Financial constraints have meant that Serie A hasn't reached the heights of that era since the turn of the century. Clubs came to rely heavily on television revenues and until 2010 TV rights were sold on an individual club basis rather than collectively, which widened the financial gap between bigger and smaller outfits.

It is hoped that the current package of around 1 billion euros per annum reached between Lega Serie A and broadcasters Sky Italia and Mediaset, and which is distributed amongst the league's 20 clubs, will lead to a more level playing field and greater competition.

The Big Three

Juventus F.C. was established in 1897 in Turin and would eventually become the most successful team in the history of Italian football. Their 32 Scudettos is 14 more than nearest rivals AC Milan and Internazionale, and they are the only side in the Italian top division to win five Serie A titles in a row on two occasions.

AC Milan, founded in 1899, boast 18 Serie A titles to their name but top Juve in Europe's premier club competition. Their record of seven European Cup triumphs, compared to Juve's two, is second only to La Liga's Real Madrid.

Inter Milan are level on 18 league titles with their bitter city rivals despite being formed 11 years later in 1910. They boast three European Cup successes, their most recent coming in 2010 some 45 years after their previous win with the 'Special One' Jose Mourinho at the helm.

Famous Derbies

The Derby della Madonnina between AC Milan and Inter is one of the most hotly contested fixtures in world football. It was named in honour of one of the most famous sights in the city, a statue of the Virgin Mary situated on the top of the Duomo, which is commonly known as the ‘Madonnina’. A veritable who's who of football's elite have graced this game including Zlatan Ibrahimovic, who represented both clubs. Former AC Milan striker Andriy Shevchenko is the top scorer in the history of this fixture with 14 goals.

Rome's Derby della Capitale features AS Roma and Lazio and is no less of savagely contested affair. In fact, the levels of passion and pride and the severity of frequent crunching tackles can often exceed that of the Milan derby. Former England international Paul Gascoigne endeared himself to the blue half of the city when he scored his first goal for the club in the Rome derby in 1992.

The Derby D’Italia was introduced into the football lexicon by journalist Gianni Brera in 1967 to describe the fixture between Juventus and Inter Milan, who were the two sides with the most international and national honours in Italian football at the time.

This fixture had added glamour as Juve and Inter were the only sides never to have been relegated from Serie A until 2006, when the the Old Lady was relegated due to her part in a scandal involving match rigging.

Top Transfers

Hernan Crespo's move to Lazio from Parma in 2000 for €55million remains a record in the Italian top flight. The biancocelesti had just won the Scudetto and were hoping to retain the trophy with the help of the powerful Argentine forward. Crespo finished the campaign as top scorer in Serie A in his first season with the club with 26 goals but they couldn't hold on to the title, finishing the campaign in third behind champions AS Roma and Juventus.

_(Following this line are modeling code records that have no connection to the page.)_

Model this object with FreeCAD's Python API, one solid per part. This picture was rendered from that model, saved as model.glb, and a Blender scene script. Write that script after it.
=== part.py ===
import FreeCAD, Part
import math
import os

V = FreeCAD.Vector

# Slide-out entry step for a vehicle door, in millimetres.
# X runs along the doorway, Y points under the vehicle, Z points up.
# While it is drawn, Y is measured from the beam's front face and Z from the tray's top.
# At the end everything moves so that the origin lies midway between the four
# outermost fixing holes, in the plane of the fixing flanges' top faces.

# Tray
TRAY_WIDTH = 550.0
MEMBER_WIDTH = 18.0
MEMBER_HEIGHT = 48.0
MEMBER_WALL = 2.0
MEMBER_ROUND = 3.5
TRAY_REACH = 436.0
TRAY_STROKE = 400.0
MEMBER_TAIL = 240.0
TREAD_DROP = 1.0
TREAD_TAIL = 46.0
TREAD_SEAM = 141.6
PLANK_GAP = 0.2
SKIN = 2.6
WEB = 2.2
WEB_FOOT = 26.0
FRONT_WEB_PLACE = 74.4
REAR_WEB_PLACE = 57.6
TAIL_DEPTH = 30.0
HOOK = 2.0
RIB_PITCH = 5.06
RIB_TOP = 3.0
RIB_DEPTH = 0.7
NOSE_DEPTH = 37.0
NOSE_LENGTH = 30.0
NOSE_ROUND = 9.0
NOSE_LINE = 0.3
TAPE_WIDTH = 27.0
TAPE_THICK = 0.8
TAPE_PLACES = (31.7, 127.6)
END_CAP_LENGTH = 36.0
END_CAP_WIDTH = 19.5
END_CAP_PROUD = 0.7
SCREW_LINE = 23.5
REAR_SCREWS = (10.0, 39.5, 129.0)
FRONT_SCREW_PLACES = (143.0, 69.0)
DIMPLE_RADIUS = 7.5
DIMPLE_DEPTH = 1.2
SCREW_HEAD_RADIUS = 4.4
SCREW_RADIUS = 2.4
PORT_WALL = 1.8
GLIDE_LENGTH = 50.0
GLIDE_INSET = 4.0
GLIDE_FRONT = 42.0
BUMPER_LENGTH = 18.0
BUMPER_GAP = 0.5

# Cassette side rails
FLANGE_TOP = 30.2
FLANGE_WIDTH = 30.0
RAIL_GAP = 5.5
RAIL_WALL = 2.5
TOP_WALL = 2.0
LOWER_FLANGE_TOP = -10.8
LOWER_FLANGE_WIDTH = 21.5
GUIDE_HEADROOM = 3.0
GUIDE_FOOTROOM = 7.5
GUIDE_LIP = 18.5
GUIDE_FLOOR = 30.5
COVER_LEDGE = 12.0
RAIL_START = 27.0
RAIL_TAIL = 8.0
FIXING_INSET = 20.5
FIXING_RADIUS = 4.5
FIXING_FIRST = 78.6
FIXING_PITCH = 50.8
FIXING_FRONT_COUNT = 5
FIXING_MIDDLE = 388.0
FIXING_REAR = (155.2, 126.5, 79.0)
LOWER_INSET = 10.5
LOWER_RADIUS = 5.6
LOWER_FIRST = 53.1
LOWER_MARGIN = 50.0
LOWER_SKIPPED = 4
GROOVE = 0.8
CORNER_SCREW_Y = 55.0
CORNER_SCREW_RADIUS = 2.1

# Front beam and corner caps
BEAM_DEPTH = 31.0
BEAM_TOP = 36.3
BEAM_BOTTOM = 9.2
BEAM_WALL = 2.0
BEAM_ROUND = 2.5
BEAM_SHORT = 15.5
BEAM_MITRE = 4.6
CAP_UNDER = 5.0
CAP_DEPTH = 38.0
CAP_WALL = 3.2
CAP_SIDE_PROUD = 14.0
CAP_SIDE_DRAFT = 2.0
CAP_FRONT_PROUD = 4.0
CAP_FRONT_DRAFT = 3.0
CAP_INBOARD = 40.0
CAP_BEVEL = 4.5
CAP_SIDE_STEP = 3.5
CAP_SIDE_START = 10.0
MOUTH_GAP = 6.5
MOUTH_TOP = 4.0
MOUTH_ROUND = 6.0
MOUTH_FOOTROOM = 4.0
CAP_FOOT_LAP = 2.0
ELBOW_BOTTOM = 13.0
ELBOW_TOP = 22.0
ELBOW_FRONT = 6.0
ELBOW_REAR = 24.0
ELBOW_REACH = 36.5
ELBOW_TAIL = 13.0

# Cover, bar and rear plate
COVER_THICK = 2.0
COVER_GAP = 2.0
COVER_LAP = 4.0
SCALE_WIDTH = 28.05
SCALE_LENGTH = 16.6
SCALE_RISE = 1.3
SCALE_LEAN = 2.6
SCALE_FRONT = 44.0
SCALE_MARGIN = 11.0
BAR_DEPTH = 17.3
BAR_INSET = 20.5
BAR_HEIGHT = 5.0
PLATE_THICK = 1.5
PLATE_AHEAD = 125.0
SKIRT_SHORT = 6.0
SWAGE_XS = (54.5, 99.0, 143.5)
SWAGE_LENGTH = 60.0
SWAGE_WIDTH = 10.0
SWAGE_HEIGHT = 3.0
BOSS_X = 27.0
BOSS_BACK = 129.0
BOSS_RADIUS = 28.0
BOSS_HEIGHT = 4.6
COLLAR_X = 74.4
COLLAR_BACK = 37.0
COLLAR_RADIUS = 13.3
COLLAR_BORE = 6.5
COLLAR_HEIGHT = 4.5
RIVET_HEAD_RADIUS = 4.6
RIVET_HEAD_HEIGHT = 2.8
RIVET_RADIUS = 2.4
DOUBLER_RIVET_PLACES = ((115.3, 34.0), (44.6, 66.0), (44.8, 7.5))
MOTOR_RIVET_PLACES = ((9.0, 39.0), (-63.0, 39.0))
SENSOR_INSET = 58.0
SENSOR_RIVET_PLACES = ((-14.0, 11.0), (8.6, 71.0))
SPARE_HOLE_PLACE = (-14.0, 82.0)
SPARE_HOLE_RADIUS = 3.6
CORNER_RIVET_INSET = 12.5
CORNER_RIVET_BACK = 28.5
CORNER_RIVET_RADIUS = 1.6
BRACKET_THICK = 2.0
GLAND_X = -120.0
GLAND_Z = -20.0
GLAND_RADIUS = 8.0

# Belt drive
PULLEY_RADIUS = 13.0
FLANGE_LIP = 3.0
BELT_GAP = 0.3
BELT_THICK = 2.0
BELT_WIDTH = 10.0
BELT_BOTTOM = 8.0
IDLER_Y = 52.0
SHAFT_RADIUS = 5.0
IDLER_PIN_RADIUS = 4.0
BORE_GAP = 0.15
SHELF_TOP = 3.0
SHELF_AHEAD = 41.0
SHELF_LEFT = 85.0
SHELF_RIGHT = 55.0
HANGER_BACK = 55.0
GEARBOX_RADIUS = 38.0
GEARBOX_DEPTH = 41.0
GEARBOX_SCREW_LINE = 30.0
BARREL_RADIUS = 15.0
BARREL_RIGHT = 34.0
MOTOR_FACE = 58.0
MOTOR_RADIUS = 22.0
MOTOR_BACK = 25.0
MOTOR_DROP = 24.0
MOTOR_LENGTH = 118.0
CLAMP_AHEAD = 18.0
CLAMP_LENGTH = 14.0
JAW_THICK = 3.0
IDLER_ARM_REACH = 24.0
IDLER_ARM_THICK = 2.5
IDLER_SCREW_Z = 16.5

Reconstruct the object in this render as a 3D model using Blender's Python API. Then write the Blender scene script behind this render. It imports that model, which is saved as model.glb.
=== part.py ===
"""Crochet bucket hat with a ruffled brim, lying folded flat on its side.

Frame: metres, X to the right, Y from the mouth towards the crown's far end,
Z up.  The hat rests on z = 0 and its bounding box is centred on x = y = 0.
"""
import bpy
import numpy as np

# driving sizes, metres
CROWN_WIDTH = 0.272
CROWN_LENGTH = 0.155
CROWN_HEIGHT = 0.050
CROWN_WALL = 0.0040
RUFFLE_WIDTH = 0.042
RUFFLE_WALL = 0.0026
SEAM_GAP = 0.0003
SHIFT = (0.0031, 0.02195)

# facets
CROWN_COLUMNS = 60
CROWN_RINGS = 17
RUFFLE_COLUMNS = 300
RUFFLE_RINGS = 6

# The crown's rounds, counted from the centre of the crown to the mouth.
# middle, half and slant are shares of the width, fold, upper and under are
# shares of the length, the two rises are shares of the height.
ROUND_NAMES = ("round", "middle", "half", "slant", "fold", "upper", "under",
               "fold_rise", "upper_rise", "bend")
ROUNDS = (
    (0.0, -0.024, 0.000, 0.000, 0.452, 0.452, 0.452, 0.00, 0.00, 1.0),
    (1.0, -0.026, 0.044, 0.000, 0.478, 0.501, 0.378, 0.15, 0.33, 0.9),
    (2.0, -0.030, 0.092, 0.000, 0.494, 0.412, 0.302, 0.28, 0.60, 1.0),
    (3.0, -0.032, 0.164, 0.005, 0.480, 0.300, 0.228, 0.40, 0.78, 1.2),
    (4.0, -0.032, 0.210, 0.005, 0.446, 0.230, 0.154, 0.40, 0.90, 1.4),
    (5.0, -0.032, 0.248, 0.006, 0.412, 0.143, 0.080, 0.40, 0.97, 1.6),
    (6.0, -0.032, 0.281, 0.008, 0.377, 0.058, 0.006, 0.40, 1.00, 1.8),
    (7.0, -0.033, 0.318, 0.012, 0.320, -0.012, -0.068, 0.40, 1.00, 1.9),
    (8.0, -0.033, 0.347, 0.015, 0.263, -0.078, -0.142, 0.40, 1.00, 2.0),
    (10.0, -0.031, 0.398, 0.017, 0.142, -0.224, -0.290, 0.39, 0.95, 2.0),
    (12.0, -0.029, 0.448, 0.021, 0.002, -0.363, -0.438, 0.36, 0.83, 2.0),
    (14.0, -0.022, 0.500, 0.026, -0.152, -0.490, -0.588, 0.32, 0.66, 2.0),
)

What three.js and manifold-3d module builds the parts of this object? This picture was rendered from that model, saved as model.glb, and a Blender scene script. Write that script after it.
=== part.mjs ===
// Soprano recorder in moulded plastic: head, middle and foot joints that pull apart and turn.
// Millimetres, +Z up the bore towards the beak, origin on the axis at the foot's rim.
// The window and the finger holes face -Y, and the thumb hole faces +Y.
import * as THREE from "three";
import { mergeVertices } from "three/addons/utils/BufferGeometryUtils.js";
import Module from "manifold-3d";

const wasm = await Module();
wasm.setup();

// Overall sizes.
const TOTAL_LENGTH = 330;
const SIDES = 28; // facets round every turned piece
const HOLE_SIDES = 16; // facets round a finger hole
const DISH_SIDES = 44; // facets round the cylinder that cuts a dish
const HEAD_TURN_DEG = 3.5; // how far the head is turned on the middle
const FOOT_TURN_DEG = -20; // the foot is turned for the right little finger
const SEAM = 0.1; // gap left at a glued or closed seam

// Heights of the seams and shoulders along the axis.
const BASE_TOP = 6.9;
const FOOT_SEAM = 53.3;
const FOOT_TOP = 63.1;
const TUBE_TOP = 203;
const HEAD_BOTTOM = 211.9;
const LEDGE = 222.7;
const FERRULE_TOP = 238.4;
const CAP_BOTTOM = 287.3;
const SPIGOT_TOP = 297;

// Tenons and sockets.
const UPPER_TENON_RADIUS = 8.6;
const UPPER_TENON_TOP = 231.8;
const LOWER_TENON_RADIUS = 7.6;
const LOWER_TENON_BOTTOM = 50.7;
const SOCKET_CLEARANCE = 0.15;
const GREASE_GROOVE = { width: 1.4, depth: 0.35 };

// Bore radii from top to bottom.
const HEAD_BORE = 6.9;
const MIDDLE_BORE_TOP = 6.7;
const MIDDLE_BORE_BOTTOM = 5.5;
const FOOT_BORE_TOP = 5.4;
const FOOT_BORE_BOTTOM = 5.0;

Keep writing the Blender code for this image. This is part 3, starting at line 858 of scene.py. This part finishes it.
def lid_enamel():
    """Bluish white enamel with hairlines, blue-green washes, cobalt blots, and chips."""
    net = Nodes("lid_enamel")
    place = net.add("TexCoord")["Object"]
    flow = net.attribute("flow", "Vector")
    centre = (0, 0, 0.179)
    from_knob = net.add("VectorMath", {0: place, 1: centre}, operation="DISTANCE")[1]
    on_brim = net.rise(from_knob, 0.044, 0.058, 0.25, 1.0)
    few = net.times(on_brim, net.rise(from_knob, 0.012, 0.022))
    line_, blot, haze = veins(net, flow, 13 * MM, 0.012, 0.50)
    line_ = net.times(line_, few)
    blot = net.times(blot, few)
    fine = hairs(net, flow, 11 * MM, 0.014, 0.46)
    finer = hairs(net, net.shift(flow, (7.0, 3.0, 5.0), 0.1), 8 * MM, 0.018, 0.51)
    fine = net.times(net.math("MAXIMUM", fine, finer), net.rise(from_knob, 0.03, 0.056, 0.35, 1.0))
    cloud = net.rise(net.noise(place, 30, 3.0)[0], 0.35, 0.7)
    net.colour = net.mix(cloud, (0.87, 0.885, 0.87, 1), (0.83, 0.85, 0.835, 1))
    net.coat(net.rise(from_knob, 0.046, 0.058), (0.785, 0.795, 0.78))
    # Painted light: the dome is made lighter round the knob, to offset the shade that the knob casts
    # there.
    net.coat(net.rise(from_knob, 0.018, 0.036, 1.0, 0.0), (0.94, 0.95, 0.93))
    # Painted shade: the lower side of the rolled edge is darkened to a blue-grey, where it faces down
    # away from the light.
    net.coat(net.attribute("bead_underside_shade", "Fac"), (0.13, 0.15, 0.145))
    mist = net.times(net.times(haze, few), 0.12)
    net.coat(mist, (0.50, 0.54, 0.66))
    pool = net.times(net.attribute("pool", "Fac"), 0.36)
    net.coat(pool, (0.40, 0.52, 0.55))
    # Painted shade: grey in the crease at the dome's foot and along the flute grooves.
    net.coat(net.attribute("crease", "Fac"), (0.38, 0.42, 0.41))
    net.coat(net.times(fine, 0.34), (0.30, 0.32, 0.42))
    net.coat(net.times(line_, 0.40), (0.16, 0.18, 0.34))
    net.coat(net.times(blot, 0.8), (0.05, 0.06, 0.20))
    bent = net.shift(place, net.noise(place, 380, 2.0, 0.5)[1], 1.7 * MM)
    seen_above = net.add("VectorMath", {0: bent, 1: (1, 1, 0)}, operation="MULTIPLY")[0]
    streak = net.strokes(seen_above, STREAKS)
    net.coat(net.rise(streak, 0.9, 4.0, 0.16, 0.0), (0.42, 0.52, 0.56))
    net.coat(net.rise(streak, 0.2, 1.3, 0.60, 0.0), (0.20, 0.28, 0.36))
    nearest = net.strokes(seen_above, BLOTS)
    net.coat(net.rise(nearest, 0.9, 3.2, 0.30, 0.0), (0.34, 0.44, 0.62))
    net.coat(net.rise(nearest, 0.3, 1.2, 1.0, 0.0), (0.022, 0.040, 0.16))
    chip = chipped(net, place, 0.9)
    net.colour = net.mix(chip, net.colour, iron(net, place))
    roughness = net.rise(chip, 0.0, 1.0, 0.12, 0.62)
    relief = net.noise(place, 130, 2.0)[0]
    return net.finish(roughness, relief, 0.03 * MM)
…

The legendary Gianluigi Buffon comes in a close second with his move to Juventus from Parma in 2001 for €54.3millon making him the most expensive goalkeeper in football history. Buffon played behind one of the best defences the bianconeri have ever assembled - Lilian Thuram, Ciro Ferrara, Paolo Montero and Gianluca Zambrotta - and his arrival paid immediate dividends as Juve won the title in his first season at the club.